You’ve got a lot on your plate as a Ministry leader. How do you prioritize your tasks between low impact and high impact?



A lot of things are important for ministry. Some things can be outsourced (like investing in Orange curriculum) and some things can only be accomplished by you (only you can personally talk to people at your church).


Your top ministry priority should be to invest your time in things that you do that have the most impact.


This is important because you don’t want to spend energy on things that don’t make a big difference (compared to the amount of work they take). The Kids Ministry team at Prairie Lakes Church was able to save hours of clock time by using the same mission slide at each campus instead of creating six different location-specific mission slides. 

Here’s what Rob, their Kids Ministry Director, had to say about picking the right things to focus on:

“Obviously, you and your team will need to determine which things should be streamlined and what should be kept specialized. This may require a few deep conversations, but in the end it is important to pick a plan and rally everyone behind it.“It’s important to disagree and commit. Picking the best path for your entire ministry is something that your whole team needs to be supportive of once the decision is made.”

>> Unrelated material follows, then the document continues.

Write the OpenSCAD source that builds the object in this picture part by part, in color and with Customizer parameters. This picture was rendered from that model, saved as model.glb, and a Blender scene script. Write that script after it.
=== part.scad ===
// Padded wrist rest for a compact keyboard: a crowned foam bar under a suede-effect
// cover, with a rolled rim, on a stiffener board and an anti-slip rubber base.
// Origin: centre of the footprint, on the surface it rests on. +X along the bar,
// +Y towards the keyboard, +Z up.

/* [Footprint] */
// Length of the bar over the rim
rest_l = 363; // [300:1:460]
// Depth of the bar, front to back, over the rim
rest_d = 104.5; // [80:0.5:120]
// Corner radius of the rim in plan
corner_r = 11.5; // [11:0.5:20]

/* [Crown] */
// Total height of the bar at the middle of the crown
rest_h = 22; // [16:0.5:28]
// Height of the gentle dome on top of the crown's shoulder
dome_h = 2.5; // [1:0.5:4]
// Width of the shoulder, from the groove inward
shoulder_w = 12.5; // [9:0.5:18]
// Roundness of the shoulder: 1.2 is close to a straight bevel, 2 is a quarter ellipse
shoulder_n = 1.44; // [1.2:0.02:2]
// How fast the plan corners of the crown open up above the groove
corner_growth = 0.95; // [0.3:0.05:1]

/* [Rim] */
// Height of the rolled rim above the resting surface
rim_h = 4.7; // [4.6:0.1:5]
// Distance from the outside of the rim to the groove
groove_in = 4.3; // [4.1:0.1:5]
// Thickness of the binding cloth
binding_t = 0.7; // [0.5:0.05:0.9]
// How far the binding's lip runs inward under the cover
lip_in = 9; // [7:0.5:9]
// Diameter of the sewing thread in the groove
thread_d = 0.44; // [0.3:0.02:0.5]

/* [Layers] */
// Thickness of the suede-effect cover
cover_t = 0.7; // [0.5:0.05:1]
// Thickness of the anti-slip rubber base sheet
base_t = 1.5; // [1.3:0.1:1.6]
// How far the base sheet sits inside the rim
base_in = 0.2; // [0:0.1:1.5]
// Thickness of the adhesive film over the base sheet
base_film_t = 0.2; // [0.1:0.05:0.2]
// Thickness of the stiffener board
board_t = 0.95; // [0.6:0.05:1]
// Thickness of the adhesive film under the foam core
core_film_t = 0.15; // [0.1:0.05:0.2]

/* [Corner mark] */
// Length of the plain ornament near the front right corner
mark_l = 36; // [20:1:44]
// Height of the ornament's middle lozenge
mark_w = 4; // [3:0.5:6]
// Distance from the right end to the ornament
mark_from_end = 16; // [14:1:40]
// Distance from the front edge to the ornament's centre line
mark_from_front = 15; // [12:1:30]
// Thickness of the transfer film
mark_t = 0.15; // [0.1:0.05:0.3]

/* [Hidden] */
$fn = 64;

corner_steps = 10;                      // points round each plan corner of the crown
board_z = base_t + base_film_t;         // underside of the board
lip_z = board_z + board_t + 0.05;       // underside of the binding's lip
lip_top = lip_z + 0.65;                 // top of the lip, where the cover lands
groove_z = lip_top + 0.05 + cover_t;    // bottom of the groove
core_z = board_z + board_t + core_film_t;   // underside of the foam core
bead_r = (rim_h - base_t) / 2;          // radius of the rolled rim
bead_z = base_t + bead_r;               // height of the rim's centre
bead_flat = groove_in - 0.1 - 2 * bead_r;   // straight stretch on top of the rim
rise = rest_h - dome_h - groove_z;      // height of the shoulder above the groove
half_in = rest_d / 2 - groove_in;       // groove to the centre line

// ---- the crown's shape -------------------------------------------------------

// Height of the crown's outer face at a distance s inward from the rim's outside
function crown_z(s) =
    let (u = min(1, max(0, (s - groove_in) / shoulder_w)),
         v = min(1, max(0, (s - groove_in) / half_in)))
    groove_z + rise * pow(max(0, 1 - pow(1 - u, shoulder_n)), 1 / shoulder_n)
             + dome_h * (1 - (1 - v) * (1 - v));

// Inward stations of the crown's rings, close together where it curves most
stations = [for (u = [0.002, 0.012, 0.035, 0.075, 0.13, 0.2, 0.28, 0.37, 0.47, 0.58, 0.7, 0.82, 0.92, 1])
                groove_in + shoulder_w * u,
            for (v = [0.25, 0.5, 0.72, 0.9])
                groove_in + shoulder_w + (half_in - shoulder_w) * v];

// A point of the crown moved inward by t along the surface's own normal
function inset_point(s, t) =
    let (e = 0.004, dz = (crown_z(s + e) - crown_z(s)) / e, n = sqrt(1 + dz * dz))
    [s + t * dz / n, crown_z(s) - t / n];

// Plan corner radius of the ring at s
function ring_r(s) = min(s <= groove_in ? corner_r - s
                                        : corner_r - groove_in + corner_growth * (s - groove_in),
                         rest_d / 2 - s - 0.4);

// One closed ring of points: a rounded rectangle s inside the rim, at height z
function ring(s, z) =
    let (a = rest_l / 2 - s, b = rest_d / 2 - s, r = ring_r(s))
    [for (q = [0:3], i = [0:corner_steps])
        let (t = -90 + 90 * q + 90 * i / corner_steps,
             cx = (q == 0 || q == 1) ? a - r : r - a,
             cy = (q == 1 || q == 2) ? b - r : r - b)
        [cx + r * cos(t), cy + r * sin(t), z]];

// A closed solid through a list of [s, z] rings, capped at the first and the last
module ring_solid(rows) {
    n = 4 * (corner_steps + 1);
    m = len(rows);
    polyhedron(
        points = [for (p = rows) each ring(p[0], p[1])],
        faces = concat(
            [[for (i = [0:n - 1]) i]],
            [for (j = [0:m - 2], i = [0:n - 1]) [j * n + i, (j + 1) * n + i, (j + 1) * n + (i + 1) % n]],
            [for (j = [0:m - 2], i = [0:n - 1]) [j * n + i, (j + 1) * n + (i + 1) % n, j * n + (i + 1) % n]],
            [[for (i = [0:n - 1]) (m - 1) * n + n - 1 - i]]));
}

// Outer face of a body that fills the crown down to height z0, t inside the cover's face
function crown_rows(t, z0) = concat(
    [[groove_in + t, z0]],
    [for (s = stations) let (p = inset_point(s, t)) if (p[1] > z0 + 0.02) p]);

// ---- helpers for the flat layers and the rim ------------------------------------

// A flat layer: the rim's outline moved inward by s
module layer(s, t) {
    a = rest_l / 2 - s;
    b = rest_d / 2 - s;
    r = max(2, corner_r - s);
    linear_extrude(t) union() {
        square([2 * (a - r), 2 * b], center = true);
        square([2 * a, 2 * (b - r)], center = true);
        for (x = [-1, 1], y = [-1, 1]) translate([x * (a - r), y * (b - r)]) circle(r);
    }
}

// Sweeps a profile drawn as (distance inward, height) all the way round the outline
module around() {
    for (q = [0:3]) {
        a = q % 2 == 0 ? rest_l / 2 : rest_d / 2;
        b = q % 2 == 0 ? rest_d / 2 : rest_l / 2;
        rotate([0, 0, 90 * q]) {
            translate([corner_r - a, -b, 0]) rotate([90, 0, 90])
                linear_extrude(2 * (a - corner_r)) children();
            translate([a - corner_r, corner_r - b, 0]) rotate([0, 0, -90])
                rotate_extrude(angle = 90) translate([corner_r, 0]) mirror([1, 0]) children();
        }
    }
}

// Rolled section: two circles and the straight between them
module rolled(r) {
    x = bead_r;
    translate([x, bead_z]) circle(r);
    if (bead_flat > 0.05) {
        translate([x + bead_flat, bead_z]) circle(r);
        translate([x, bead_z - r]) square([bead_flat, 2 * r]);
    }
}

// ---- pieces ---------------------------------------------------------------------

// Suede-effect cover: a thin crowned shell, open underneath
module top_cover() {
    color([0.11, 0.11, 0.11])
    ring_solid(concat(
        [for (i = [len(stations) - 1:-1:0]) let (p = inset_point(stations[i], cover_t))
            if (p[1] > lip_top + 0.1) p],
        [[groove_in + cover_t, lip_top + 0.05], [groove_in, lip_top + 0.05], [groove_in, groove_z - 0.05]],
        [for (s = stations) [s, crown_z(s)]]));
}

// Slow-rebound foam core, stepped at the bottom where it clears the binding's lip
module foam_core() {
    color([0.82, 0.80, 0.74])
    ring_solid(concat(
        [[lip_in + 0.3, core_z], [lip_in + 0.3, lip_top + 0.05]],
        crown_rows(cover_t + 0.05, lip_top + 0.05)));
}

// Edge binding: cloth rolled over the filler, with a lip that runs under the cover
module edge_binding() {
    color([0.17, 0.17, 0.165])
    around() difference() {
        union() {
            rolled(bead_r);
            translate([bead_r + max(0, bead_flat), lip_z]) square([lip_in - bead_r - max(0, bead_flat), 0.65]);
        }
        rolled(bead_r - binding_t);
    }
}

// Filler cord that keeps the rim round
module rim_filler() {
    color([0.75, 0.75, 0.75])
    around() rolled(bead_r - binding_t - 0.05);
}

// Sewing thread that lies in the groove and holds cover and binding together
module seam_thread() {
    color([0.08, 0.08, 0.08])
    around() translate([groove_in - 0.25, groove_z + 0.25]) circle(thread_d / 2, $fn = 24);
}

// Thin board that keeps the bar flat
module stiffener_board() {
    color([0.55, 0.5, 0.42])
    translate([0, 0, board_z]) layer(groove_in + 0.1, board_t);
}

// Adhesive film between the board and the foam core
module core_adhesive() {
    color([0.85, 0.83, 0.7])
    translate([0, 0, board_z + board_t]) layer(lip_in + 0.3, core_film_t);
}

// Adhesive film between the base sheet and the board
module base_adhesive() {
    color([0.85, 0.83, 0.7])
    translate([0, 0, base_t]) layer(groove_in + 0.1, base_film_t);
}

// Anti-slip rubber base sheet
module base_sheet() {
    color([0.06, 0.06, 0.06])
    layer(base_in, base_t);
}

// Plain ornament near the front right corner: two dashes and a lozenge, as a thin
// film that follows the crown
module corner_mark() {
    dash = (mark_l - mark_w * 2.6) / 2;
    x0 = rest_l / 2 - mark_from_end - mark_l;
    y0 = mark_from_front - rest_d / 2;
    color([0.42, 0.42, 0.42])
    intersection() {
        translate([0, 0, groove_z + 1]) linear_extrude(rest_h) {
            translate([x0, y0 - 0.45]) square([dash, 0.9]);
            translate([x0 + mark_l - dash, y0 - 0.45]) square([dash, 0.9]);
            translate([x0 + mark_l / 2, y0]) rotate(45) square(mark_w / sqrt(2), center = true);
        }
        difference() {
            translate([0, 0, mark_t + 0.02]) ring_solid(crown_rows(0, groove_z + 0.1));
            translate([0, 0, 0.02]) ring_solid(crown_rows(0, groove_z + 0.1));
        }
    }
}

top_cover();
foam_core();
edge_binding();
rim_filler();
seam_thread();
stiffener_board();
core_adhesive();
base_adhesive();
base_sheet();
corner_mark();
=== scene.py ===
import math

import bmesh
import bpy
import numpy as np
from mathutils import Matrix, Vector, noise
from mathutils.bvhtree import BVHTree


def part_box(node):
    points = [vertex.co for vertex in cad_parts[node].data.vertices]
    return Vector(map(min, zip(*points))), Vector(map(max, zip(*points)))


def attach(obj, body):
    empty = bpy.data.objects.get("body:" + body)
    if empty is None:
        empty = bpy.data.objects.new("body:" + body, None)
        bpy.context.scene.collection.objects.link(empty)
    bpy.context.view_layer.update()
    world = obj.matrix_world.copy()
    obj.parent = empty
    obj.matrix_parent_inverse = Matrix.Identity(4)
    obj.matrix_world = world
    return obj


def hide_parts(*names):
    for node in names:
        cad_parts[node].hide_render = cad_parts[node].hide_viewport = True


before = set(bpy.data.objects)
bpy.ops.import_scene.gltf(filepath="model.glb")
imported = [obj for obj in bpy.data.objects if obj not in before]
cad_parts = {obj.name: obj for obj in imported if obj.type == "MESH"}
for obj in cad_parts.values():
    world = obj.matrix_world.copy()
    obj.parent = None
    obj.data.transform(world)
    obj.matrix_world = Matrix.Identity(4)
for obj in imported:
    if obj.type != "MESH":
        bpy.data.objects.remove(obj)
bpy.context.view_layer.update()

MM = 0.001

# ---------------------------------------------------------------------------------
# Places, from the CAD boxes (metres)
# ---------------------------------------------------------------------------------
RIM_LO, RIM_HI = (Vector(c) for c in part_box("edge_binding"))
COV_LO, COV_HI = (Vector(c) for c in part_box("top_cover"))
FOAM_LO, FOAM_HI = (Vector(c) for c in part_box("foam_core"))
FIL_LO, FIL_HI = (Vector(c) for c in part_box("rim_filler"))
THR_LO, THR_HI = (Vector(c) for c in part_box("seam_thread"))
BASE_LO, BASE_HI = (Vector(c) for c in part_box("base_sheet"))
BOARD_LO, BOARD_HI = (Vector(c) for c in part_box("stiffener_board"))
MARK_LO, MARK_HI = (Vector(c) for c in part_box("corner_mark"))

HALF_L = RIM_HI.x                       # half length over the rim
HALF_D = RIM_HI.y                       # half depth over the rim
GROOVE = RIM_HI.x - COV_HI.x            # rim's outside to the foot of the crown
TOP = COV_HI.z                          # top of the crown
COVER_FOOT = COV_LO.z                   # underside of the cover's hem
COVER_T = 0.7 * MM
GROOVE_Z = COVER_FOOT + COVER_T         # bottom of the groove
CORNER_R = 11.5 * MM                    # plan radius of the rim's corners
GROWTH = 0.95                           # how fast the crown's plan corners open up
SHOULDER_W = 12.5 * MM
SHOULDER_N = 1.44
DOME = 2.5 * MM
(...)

‍Your time is valuable and can generate different results based on how it is spent.


Party with a purpose


Family events, VBS, even a great worship service give your church members a chance to party and praise simultaneously. It’s important to give parents family events that they won’t forget. Tish Streigel from Hill City Church has the following tips about family events:

“Family events are a great way to Minister to the whole family. But churches tend to do too many events- which makes them less impactful. Our event strategy can be summed up in 3 words: quality over quantity. We [Hill City Church] go big on one or two events per year. These events should be scheduled when most of your families can participate, so nobody gets left out.”

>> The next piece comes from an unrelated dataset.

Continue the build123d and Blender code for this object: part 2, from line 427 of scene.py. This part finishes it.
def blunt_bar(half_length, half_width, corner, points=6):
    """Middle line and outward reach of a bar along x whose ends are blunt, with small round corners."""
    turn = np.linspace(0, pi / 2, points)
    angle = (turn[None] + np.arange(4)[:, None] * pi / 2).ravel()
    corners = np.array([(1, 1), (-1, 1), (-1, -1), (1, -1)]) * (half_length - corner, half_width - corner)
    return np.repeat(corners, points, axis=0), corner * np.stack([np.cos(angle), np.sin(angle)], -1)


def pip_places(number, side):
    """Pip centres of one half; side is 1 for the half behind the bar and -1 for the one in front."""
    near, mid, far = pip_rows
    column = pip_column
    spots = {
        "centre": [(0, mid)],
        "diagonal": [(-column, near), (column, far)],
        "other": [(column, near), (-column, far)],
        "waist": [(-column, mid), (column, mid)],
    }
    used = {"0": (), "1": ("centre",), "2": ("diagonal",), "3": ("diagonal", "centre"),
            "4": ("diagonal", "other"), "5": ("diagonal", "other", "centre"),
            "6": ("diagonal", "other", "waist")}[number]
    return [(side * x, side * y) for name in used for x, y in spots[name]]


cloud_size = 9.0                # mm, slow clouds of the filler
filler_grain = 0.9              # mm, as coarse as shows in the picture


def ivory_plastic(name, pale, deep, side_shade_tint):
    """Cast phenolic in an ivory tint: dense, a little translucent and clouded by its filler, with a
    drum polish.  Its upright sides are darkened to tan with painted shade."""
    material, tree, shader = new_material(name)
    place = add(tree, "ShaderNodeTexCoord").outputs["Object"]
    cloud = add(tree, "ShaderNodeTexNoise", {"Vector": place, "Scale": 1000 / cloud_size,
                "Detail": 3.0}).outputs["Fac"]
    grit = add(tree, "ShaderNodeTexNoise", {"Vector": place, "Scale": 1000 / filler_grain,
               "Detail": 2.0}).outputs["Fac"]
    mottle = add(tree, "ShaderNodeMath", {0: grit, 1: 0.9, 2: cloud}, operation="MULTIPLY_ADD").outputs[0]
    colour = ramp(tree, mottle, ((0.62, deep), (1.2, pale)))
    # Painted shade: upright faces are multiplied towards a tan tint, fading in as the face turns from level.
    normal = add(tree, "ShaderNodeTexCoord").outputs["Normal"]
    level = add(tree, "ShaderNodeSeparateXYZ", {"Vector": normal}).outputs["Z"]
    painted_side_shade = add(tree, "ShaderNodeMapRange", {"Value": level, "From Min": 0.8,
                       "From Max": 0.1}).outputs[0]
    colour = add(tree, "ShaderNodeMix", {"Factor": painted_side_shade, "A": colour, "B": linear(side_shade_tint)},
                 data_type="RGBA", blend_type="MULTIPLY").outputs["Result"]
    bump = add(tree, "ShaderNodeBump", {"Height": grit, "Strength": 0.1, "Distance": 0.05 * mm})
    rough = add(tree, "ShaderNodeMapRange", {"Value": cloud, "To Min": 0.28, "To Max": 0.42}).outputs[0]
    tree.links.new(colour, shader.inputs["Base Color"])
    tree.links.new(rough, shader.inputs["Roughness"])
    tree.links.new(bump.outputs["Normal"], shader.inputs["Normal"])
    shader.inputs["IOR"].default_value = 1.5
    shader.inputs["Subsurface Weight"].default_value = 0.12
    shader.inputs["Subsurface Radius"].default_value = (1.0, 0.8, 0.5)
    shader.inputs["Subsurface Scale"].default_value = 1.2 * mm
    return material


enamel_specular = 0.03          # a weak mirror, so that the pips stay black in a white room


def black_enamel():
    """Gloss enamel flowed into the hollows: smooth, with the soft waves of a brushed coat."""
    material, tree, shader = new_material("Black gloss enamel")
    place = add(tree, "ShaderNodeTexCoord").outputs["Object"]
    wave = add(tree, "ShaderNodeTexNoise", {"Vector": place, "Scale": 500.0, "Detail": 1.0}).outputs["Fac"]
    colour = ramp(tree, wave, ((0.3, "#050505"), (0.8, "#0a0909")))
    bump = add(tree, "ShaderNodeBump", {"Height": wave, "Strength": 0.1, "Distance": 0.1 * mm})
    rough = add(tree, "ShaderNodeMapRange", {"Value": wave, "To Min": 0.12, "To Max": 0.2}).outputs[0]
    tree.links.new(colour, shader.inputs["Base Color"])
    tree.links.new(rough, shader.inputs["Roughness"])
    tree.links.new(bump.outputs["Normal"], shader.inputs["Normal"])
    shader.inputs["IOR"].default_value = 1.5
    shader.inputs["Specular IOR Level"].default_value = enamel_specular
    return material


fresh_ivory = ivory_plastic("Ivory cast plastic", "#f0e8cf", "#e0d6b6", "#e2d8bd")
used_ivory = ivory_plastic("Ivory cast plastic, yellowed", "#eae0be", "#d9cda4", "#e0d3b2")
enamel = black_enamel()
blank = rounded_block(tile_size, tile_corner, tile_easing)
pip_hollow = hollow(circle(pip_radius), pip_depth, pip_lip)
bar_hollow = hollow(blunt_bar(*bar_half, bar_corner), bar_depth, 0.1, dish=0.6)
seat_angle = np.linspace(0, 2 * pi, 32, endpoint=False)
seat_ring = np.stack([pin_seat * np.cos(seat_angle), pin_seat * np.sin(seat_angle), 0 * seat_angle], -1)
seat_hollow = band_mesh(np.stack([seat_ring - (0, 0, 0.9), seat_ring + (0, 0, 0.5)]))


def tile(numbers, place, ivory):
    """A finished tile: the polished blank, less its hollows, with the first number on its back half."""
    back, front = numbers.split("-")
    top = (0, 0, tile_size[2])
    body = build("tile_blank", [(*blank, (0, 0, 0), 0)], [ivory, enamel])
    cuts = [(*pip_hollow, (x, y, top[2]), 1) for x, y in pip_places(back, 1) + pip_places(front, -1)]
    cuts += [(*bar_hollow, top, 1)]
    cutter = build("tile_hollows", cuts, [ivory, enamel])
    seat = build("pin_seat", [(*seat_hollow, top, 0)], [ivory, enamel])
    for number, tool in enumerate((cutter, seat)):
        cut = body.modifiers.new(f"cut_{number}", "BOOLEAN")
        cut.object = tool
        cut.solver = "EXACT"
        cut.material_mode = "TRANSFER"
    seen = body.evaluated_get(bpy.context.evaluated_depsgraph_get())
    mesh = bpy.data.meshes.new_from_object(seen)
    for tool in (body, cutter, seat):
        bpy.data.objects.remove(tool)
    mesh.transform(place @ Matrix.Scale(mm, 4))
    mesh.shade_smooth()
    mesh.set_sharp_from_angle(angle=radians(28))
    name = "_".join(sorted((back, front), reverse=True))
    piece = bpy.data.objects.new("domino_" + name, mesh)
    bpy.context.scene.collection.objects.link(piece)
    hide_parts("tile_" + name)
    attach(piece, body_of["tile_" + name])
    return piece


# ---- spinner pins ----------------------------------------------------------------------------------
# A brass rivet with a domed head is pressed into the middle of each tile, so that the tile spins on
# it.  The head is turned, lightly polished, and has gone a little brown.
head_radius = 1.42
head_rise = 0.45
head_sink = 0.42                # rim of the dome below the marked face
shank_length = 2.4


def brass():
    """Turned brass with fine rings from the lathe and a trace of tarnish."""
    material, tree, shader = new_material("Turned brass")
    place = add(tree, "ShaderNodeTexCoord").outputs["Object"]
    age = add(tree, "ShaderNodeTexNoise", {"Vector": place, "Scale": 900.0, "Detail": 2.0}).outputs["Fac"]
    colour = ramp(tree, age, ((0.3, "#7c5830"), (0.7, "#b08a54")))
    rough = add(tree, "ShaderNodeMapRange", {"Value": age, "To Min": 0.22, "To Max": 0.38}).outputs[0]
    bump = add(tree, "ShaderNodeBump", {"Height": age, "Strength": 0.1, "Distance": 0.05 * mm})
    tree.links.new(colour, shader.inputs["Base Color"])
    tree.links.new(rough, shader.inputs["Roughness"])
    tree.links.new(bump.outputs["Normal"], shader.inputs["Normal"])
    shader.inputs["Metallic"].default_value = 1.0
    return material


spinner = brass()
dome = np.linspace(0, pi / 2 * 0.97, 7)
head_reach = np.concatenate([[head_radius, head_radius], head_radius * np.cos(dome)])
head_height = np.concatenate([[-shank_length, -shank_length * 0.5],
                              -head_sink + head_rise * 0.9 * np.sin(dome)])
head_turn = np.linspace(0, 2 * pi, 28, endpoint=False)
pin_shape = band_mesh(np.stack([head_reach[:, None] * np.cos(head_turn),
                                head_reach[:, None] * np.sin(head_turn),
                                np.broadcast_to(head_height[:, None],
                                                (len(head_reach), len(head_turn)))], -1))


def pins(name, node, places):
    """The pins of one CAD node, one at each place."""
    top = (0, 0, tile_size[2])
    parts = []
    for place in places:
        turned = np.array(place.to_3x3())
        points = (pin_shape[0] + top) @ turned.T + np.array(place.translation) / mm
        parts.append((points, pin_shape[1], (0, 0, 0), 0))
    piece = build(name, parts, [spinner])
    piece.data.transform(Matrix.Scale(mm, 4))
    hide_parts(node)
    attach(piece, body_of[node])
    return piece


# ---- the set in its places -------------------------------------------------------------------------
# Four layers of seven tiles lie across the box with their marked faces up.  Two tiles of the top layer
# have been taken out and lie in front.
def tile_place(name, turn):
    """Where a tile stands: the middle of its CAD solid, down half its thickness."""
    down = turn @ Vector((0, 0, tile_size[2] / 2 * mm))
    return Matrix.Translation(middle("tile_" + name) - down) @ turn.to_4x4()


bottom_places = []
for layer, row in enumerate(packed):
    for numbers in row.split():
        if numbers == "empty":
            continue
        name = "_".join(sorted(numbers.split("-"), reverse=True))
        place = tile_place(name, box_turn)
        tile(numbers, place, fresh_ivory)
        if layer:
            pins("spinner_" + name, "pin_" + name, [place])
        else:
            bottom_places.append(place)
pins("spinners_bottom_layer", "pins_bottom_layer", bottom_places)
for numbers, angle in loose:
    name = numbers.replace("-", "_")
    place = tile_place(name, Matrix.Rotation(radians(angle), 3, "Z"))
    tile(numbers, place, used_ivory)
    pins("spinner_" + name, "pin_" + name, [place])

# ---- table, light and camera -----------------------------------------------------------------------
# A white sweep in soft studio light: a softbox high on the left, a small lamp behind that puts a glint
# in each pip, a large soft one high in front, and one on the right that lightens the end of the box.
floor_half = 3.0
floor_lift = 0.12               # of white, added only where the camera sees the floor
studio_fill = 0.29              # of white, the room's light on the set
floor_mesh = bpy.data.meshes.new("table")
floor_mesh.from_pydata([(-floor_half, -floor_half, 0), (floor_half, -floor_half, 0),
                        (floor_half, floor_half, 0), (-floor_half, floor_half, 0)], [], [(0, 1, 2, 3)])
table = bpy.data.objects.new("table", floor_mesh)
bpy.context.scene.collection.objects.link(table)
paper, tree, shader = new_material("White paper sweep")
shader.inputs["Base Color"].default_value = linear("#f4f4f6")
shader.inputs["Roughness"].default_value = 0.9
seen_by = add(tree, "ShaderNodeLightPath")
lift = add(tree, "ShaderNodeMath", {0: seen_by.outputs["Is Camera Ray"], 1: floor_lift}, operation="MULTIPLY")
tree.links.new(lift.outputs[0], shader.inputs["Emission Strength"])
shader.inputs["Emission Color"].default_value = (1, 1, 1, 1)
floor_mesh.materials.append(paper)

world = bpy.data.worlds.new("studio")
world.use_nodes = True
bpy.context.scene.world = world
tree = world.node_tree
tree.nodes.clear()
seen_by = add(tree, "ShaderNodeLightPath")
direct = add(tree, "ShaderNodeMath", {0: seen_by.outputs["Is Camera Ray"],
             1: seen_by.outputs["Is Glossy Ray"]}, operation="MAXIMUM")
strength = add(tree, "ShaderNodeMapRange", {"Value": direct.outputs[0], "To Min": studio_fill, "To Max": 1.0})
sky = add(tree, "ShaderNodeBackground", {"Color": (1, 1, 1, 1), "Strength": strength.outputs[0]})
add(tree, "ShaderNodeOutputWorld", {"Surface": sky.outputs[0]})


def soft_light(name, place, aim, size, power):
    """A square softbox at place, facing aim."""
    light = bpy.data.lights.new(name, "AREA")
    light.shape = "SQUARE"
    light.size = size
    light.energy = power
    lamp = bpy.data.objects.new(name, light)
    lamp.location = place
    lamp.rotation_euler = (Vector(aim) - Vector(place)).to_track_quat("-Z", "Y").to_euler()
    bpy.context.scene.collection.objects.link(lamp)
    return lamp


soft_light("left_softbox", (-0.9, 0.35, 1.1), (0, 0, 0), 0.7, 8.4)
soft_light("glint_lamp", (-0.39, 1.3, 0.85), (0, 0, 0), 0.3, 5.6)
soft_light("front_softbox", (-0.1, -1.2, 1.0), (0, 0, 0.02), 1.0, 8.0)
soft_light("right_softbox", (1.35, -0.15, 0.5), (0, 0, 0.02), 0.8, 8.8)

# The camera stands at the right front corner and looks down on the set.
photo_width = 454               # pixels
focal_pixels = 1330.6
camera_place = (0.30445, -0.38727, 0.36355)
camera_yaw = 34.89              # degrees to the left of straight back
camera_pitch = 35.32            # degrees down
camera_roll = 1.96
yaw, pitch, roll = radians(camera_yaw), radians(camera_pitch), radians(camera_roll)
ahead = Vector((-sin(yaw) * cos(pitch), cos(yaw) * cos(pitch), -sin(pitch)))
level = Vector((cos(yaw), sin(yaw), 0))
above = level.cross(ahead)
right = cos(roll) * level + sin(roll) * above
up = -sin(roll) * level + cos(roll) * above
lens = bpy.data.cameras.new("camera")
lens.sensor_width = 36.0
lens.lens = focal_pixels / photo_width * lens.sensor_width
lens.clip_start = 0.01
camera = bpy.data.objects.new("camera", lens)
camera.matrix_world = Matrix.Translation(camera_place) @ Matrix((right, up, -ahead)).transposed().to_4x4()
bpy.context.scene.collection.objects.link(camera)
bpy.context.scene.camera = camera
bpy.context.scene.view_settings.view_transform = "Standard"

Let your website be a sales rep


How would you “sell” a new person on visiting your church? If you had 10 seconds to tell them something- what would you say?


Is your answer to the last question communicated clearly on your website?


Your website is the only evangelist for your church working 24/7. It’s not just something to put sermon videos on- you need to be measuring how well it turns new site visitors into new church visitors.

The Belonging Co is a solid example of a good website


Bobby Ikebudu, the Director of Church Engagement at Orange, has an entire guide for churches looking to improve their site. Here are his top tips:

  • Start with positioning
  • Show fellowship
  • Have a team that represents the Kingdom
  • Have a call to action
  • Keeping them engaged with Ministry software


Use internet models to reduce startup costs


Hearing the phrase “internet models'' really takes one back to 2009 when Behind the Cloud was published- but the implications are the same- technology has decreased the price of total cost to make Ministry happen. Northview Church was going to set up ProPresenter when they were opening a new campus, but decided to use Playlister instead. Here’s what Julie B, Northview’s Kids Ministry director, said about the transition:


“Playlister has helped our organization work smarter- it's easy to use, classrooms require less technology, classrooms require fewer volunteers for large groups, you don't need the internet to play your playlists, and it costs less than what we were doing previously.”


No sacred cows


Change is not easy, especially when you have to quit doing something that you have always done another way. But there’s no room for sacred cows when you’ve validated an option that will work better.


Jeremy O’Neill, a Kids Director who has experience in many thriving Ministries, has a system for dealing with holy livestock:


“It’s not always easy making changes in ministry. There are other people to work with; things are not budgeted for, approval needs to be granted for projects. You can start on change by putting things in two buckets: pain to fix now or opportunities for later.”